>> BEGIN

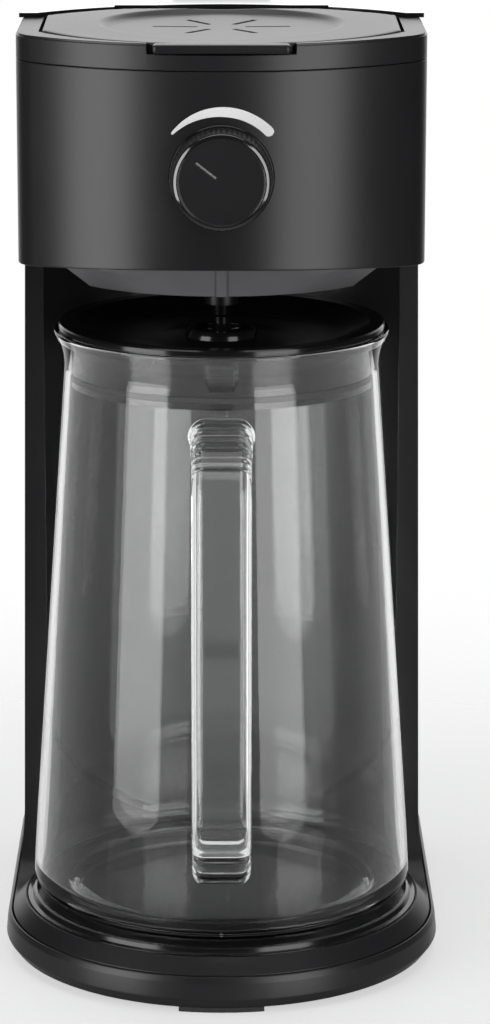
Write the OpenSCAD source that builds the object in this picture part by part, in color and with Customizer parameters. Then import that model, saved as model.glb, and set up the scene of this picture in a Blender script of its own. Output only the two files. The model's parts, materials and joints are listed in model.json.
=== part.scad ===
// Iced tea maker: brew head, column, glass pitcher, rear water tank and base.
// The pitcher's axis is the middle of the working frame; the front faces -Y and the table is z = 0.

/* [Base] */
// Radius of the round nose of the base
base_r = 89.5; // [86:0.5:96]
// Distance from the pitcher bay out to the rim of the base
bay_in = 7.5; // [6.5:0.1:9]
// Distance from the back of the column to the back of the base
rear_depth = 52; // [48:1:66]
// Corner radius of the base's back corners
base_corner_r = 28; // [20:1:36]
// Height of the rubber feet
foot_h = 3; // [2:0.5:6]
// Height of the outer base band
band_h = 12.3; // [10:0.1:18]
// Thickness of the base plate
plate_t = 2.4; // [1.6:0.1:3]

/* [Pitcher] */
// Clearance between the pitcher's foot and the bay
jar_clear = 4.2; // [4:0.1:8]
// Outer radius of the pitcher at its neck
jar_neck_r = 64; // [60:0.5:66]
// Flare of the rim beyond the neck
rim_flare = 3.4; // [2.8:0.1:5]
// Height of the pitcher
jar_h = 235.6; // [215:0.2:236]
// Wall thickness of the glass
glass_t = 3; // [2.4:0.1:3.6]
// Reach of the handle in front of the pitcher axis
handle_reach = 114; // [106:1:126]
// Width of the handle
handle_w = 23; // [18:0.5:28]
// Height of the pitcher lid's flange
lid_flange_t = 2.4; // [2:0.1:3]
// Depth of the pitcher lid's skirt inside the neck
lid_skirt_h = 22; // [16:1:26]

/* [Column] */
// Clear height between the flange of the pitcher lid and the basket's nozzle
nozzle_clear = 6.8; // [5:0.2:16]
// Distance from the pitcher axis back to the column's front edges
tip_y = 37; // [34:0.5:42]
// Wall thickness of the moulded housings
wall = 2.5; // [2:0.1:3]
// Height of the deck that the water tank stands on
deck_z = 138; // [120:1:160]
// Distance that the column's sides lie in from the base's at the top
column_top_in = 9; // [8:0.1:10]
// Distance that the column's sides lie in from the base's above the foot flare
column_foot_in = 6; // [5:0.1:7]

/* [Head] */
// Distance that the head's sides lie in from the column's
head_in = 0.5; // [0.1:0.1:2]
// Distance from the pitcher axis to the front of the head
head_front = 69; // [67:0.5:72]
// Height of the head below its top ring
shell_h = 76.4; // [72:0.2:90]
// Height of the top ring
ring_h = 10; // [9:0.2:12]
// Radius of the dish in the lid
dish_r = 49; // [44:0.5:50]
// Depth of the dish in the lid
dish_depth = 2; // [1.2:0.1:2.2]
// Outer length of the star slots from the lid's middle
star_r = 28; // [22:0.5:32]
// Width of the front tab on the lid
tab_w = 55; // [40:1:64]

/* [Knob] */
// Height of the knob's axis above the underside of the head
knob_rise = 36; // [33:0.5:40]
// Radius of the knob at its base
knob_base_r = 19.4; // [17:0.2:21]
// Radius of the knob's face
knob_face_r = 17.8; // [15.5:0.2:18]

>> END

Quote the listing above from its first line to the line with "lid_skirt_h = 22; // [16:1:26]", inclusive, and add nothing.

§ Full answer:
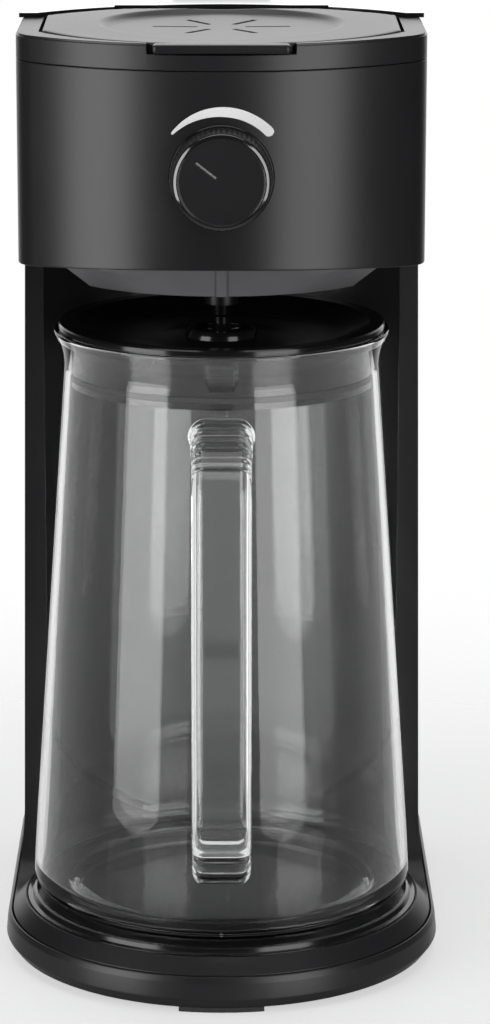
Write the OpenSCAD source that builds the object in this picture part by part, in color and with Customizer parameters. Then import that model, saved as model.glb, and set up the scene of this picture in a Blender script of its own. Output only the two files. The model's parts, materials and joints are listed in model.json.
=== part.scad ===
// Iced tea maker: brew head, column, glass pitcher, rear water tank and base.
// The pitcher's axis is the middle of the working frame; the front faces -Y and the table is z = 0.

/* [Base] */
// Radius of the round nose of the base
base_r = 89.5; // [86:0.5:96]
// Distance from the pitcher bay out to the rim of the base
bay_in = 7.5; // [6.5:0.1:9]
// Distance from the back of the column to the back of the base
rear_depth = 52; // [48:1:66]
// Corner radius of the base's back corners
base_corner_r = 28; // [20:1:36]
// Height of the rubber feet
foot_h = 3; // [2:0.5:6]
// Height of the outer base band
band_h = 12.3; // [10:0.1:18]
// Thickness of the base plate
plate_t = 2.4; // [1.6:0.1:3]

/* [Pitcher] */
// Clearance between the pitcher's foot and the bay
jar_clear = 4.2; // [4:0.1:8]
// Outer radius of the pitcher at its neck
jar_neck_r = 64; // [60:0.5:66]
// Flare of the rim beyond the neck
rim_flare = 3.4; // [2.8:0.1:5]
// Height of the pitcher
jar_h = 235.6; // [215:0.2:236]
// Wall thickness of the glass
glass_t = 3; // [2.4:0.1:3.6]
// Reach of the handle in front of the pitcher axis
handle_reach = 114; // [106:1:126]
// Width of the handle
handle_w = 23; // [18:0.5:28]
// Height of the pitcher lid's flange
lid_flange_t = 2.4; // [2:0.1:3]
// Depth of the pitcher lid's skirt inside the neck
lid_skirt_h = 22; // [16:1:26]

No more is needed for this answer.